The author of more than 200 consecutive essays for Natural History magazine in a column known as "This View of Life," Gould is also a regular contributor to Discover magazine.

Gould received the Silver National Medal of the Zoology Society of London and the Edinburgh Medal from the city of Edinburgh. He won the National Magazine Award for Essays and Criticism in 1980 and in 1981 received an American Book Award for "Panda’s Thumb" and the National Book Critic’s Circle Award for "The Mismeasure of Man." In 1982, Discover magazine named him its scientist of the year, and he was recently honored with the Phi Beta Kappa Award for Science.

His books include: "Ever Since Darwin," "The Flamingo Smile," "Hen’s Teeth and Horses Toes," "An Urchin in the Storm," "Wonderful Life: The Burgess Shale and the Nature of History" and "Bully for Brontosaurus."

Gould was born in New York City in 1941. He received an undergraduate degree from Antioch College in 1963 and earned a Ph.D. from Columbia University in 1967.

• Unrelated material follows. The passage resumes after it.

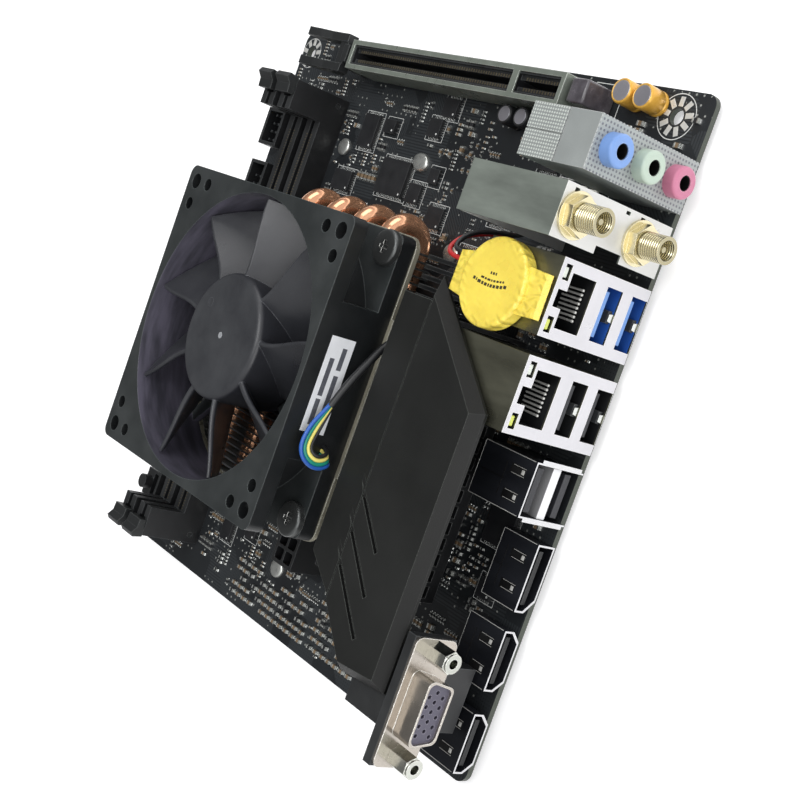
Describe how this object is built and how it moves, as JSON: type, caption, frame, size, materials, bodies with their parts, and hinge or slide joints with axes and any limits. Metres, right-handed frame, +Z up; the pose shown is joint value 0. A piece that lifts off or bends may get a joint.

DePaul’s College of Liberal Arts and Sciences will host Gould’s lecture as part of its autumn quarter of events and activities focusing on science and mathematics. His is the second in a series of public lectures by nationally known thinkers who have been chosen as Centennial Laureates by DePaul. The laureate lectures are part of the university’s yearlong commemoration of its 100th anniversary.